Would this proposed Charter amendment apply to existing and new agreements?
Yes. The City’s written agreements will continue until expiration, but any renewals will require voter approval if the Charter amendment is approved. The proposed Charter amendment language does not provide any opportunity to “grandfather” any of the current agreements beyond the term expiration. Other agreements are renewed on an annual basis, and would require immediate approval starting November 2018.

Could the proposed Charter amendment affect Troy’s AAA bond rating?
The Charter amendment has the potential to impact the City’s AAA bond rating. Bond ratings take into consideration economic conditions, efficiency of government, financial standing, projected resources, and limits to governance. If passed, this citizen initiated Charter amendment could restrict the City’s ability to operate efficiently and may result in the loss of contractual revenue.

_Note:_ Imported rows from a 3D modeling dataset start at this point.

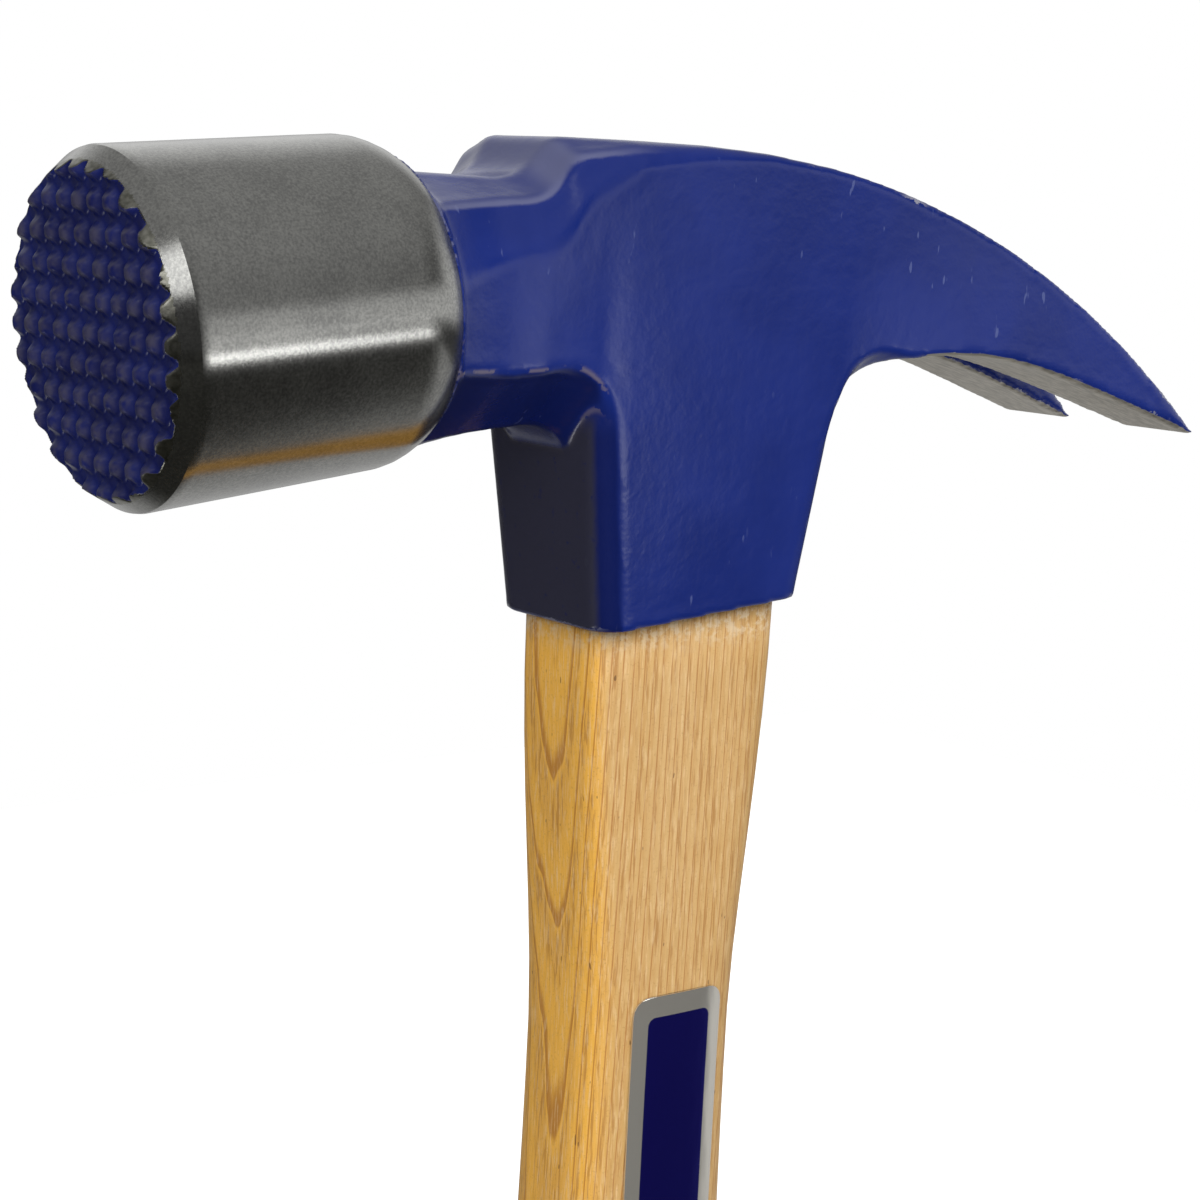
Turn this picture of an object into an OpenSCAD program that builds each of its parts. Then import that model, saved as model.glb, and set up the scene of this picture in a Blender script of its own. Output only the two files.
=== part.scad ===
// Framing hammer: forged head with a milled face and straight rip claws, on a hickory handle.
// Z runs up the handle from the middle of the butt end, and X points towards the claws.
// The head is drawn round its own point, where the axis of the poll crosses the axis of the handle.

/* [Overall] */
// Length from the butt end to the top of the head
overall_length = 406; // [340:1:460]
// Angle that the poll hangs down from square to the handle
poll_droop = 6.5; // [2:0.5:9]

/* [Poll] */
// Diameter of the poll just behind the edge of the face
poll_d = 34.4; // [31:0.5:38]
// Diameter of the poll at its back edge
poll_back_d = 33.2; // [29:0.5:36]
// Distance of the striking face from the axis of the handle
poll_reach = 70.2; // [66:0.2:78]
// Length of the ground part of the poll
poll_len = 33; // [26:0.2:34]
// How far the ground bevel reaches in from the side of the poll
bevel_in = 2; // [1:0.1:3.5]
// How far the ground bevel reaches back from the face
bevel_back = 2.8; // [1:0.1:4]
// Distance between the rows of teeth of the milled face
tooth_pitch = 3.05; // [2.6:0.05:4]
// Width of each groove between the teeth at the face
groove_w = 2; // [1.5:0.1:2.5]
// Depth of the grooves between the teeth
groove_depth = 1; // [0.5:0.05:1.4]
// Length of the rounded shoulder at the back of the poll
shoulder_r = 4.5; // [3:0.5:8]

/* [Neck] */
// Width of the neck from side to side
neck_w = 23.2; // [20:0.2:26]
// Width of the neck where it meets the back of the poll
neck_root_w = 28.4; // [26:0.2:29]
// Height of the saddle on top of the neck over the axis of the poll
neck_top = 11.7; // [9:0.5:13]
// Depth of the neck below the axis of the poll
neck_bottom = 14; // [13:0.2:17]
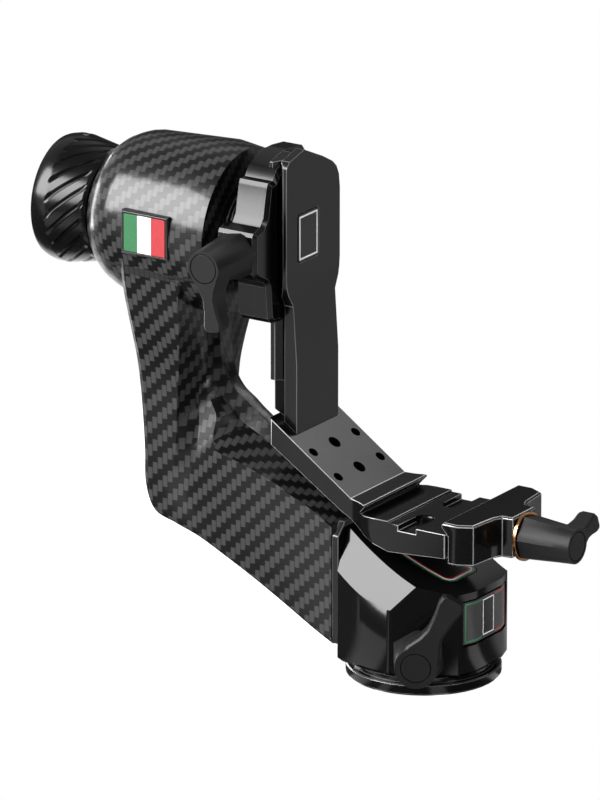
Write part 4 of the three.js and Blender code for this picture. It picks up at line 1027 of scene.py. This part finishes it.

Do the voters currently have the ability to stop a lease or long term use agreement of City property, such as the Civic Center campus?
Yes. In 2005, voters approved a citizen initiated proposal, providing City residents with referendum powers for agreements to rent, lease or long term use of public property (more than 3 years). This provision is Section 12.3 of the Troy Charter.

Can the City enter into long term agreements to minimize the frequency or number of ballot questions to approve agreements?
Each existing City agreement would need to be reopened and renegotiated, with all parties willing to commit to revised terms.  A bid process may also be required for some agreements.